The UK recorded 33,470 CCP virus cases on Thursday, the highest daily number recorded since the pandemic started. Meanwhile, the reproduction number (R) has fallen back to between 1.0–1.2, the same level with two months ago.
Several experts said a number of factors contributed to the increase of case numbers, therefore they don’t necessarily reflect true infection rates.
Record High Case Number By Date Reported
Among the cases, 30,843 was recorded in England, 1,212 was recorded in Scotland, 867 was recorded in Wales, and 548 in Northern Ireland. These are the numbers of positive test results on the day.
The UK government also publishes a different set of daily case number, which counts cases by dates on which specimens were taken. The graph of case numbers by specimen date showed a more obvious downward trend than the one by report date.
Meanwhile, The R number has fallen back to between 1.0–1.2, according to the latest number published on Friday by The Scientific Advisory Group for Emergencies (SAGE).
The R—the average number of secondary infections produced by a single infected person—is one of the criteria that the UK government uses to decide when to impose restrictions, along with number of cases.
It was between 1.0–1.2 on Sept. 11, continued to rise before peaking in October at 1.6, then fell back gradually.
Latest data published by the Office for National Statistics on Friday indicated that positivity rates in England have increased in recent weeks up until Nov. 6, but the rate of increase is slower than previous weeks.
Factors Possibly Contributed To High Case Number
Dr.
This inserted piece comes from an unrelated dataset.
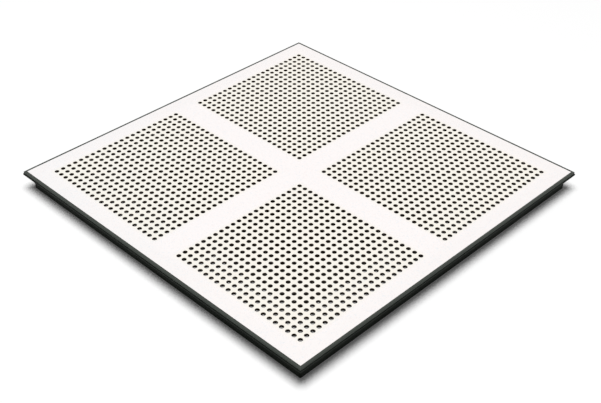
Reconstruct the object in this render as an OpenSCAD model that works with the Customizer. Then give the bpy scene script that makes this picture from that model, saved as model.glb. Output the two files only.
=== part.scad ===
// Perforated tile for a raised access floor, on the 600 mm grid.
// A drilled laminate face is bonded to a punched steel sheet. The sheet is welded on a frame
// of folded rails, stiffened by a cross of folded channels under the plain bands. Four mitred
// strips close the edge, and the rails' flange, a little wider, rests on the stringers.
// Axes: X and Y along the sides, Z up, origin under the middle on the plane of the rails' feet.

/* [Tile] */
// side of the square tile over the rails' flanges
tile_side = 600; // [450:5:650]
// overhang of the flanges outside the rails' walls
lip_w = 10; // [7:0.5:14]
// the edge strips stand this far inside the flanges' edges
strip_set = 1; // [0.5:0.1:2]

/* [Face and sheet] */
// thickness of the laminate face
face_t = 1.5; // [1:0.1:2]
// thickness of the steel sheet
sheet_t = 2.5; // [2:0.1:4]
// width of the edge strips seen from above
strip_w = 4; // [3:0.25:5]
// radius of the edge strips' top corners
strip_r = 1; // [0.5:0.1:1.4]

/* [Perforation] */
// diameter of a hole
hole_d = 7; // [6:0.25:8]
// pitch of the holes along a row and between rows
hole_pitch = 11.25; // [11:0.05:16]
// width of the plain cross bands, from hole edge to hole edge
band_w = 46; // [45:0.5:60]
// least distance from a hole's edge to a rail's foot, seen from above
hole_clear = 5; // [3:0.5:10]
// punching leaves each field this much lower than the bands round it
field_set = 0.05; // [0.02:0.01:0.2]
// flat land between a field's outer holes and the edge of its set
field_land = 1; // [0.5:0.1:1.5]

/* [Frame] */
// height of the rails, from their feet to the top of their flanges
rail_h = 27; // [20:0.5:40]
// width of the rails' feet, folded in under the tile
foot_w = 18; // [10:0.5:20]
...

Liam Smeeth, professor of clinical epidemiology from London School of Hygiene and Tropical Medicine, said he’s not “surprised or too dismayed” by the record-high number of cases.
“This all suggests high levels of infection around 7–10 days ago, around the time when stricter measures were put in place,” Smeeth said.
He attributed the delay to both the incubation period and the time between when symptoms emerge and when the test results came out.
He also said the high number may be partly a result of the increased number of tests, “rather than reflecting a true increase in infections.”
Dr. Deborah Dunn-Walters, professor of immunology at the University of Surrey also said the growing testing capacity may be one of the factors.
“This number will include the data from the mass testing in Liverpool using the lateral flow devices,” Dunn-Walters said. “I suspect that what we are seeing are some of the asymptomatic cases that were previously hidden to us when we only tested people with symptoms. It would be interesting to see what proportion of the cases were asymptomatic.”
The government started a pilot mass testing programme in Liverpool last Friday, the programme will be rolled out to 67 other areas in England.